> Dataset section
========================
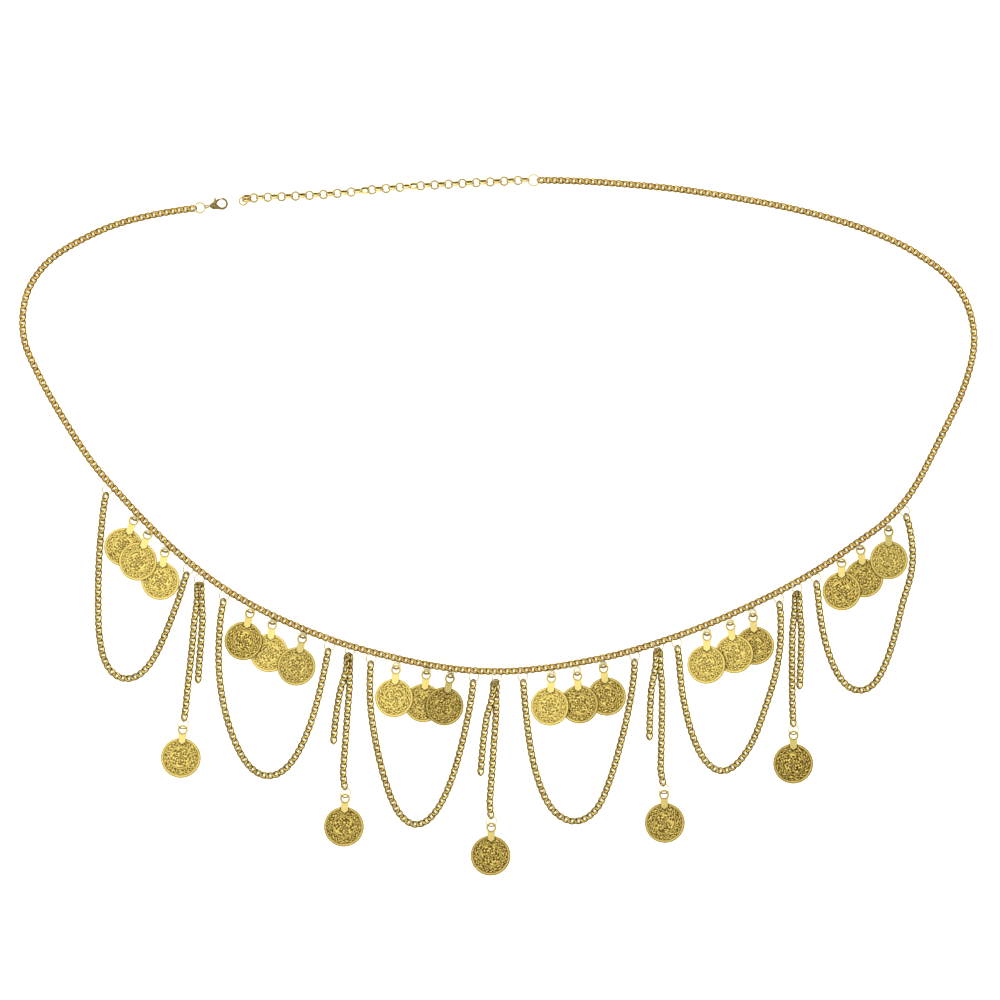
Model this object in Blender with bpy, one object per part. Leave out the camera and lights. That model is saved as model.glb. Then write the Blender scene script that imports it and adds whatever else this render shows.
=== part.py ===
"""Coin waist chain, laid flat: a long curb chain with six swags, five drops and twenty-three hanging coins.

Run it with: blender --background --python part.py
Units are metres, +Z is up, and the origin is the centre of the footprint, on the surface it lies on.
The short tables of routes and places are in millimetres, x to the right and y away from the viewer.
"""

import math

import bmesh
import bpy
import numpy as np
from mathutils import Matrix, Vector

MM = 0.001

# Curb chain, the same for the waist, the swags and the drops
CHAIN_WIDTH = 3.5 * MM
CHAIN_HEIGHT = 1.9 * MM
CHAIN_CREST = 2.0 * MM
LINK_PITCH = 3.25 * MM
JOINT_SHARE = 0.72
SMOOTHING_RUNS = 3
FOLD_STEPS = 7
CURVE_STEPS = 12

# Space left between neighbouring pieces
GAP = 0.35 * MM

# Jump rings
RING_WIRE = 0.7 * MM
SWAG_RING_DIAMETER = 3.0 * MM
END_RING_DIAMETER = 6.2 * MM
RING_STEPS = 10
RING_SIDES = 4
RING_LEAN = math.radians(14)
END_RING_LEAN = math.radians(4)

# Coins, each with a flat tab whose round eye hangs on a jump ring
GROUP_COIN_DIAMETER = 19.5 * MM
DROP_COIN_DIAMETER = 20.2 * MM
COIN_THICKNESS = 1.2 * MM
COIN_RIM_WIDTH = 1.0 * MM
COIN_RIM_HEIGHT = 0.3 * MM
COIN_SIDES = 20
EYE_TO_COIN = 14.3 * MM
EYE_DIAMETER = 5.2 * MM
EYE_HOLE = 2.8 * MM
EYE_SIDES = 8
TAB_WIDTH = 3.8 * MM
TAB_THICKNESS = 0.9 * MM
TAB_LAP = 3.2 * MM
TAB_SINK = 0.15 * MM
TAB_POINT = 1.2 * MM
FLOOR_CLEARANCE = 0.02 * MM
COIN_RING_CENTRE = 0.3 * MM

# Extender of round links, alternately lying and standing
ROLO_DIAMETER = 5.0 * MM
ROLO_PITCH = 3.59 * MM
ROLO_WIRE = 1.3 * MM
ROLO_LIE = 1.9 * MM

# Lobster clasp
CLASP_HEIGHT = 1.8 * MM
CLASP_LOOP_RADIUS = 2.9 * MM
CLASP_BAR = 0.95 * MM
CLASP_LENGTH = 7.9 * MM
CLASP_TAIL_WIDTH = 2.0 * MM
CLASP_TAIL_START = 6.4 * MM
CLASP_SHOULDER = (-4.2 * MM, -2.3 * MM)
CLASP_SHOULDER_ARC = math.radians(125)
CLASP_INNER_ARC = math.radians(150)
CLASP_BACK = (-5.4 * MM, 1.7 * MM)
LEVER_PIVOT = (-3.6 * MM, 0.9 * MM)
LEVER_EYE = 0.75 * MM
LEVER_POCKET = 1.1 * MM
HOOK_TIP_OUTER = math.radians(88)
HOOK_TIP_INNER = math.radians(76)
LEVER_TIP_OUTER = math.radians(95)
LEVER_TIP_INNER = math.radians(85.5)
LEVER_ROOT = math.radians(147)
LEVER_EYE_START = math.radians(150)
LEVER_POCKET_END = math.radians(280)
LEVER_NUB = [(-3.1 * MM, 2.3 * MM), (-3.4 * MM, 3.3 * MM), (-4.1 * MM, 3.3 * MM), (-4.1 * MM, 1.8 * MM)]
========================
> Task description
Find each line holding the word "part" and copy it.

> Output of the task
Model this object in Blender with bpy, one object per part. Leave out the camera and lights. That model is saved as model.glb. Then write the Blender scene script that imports it and adds whatever else this render shows.
=== part.py ===
Run it with: blender --background --python part.py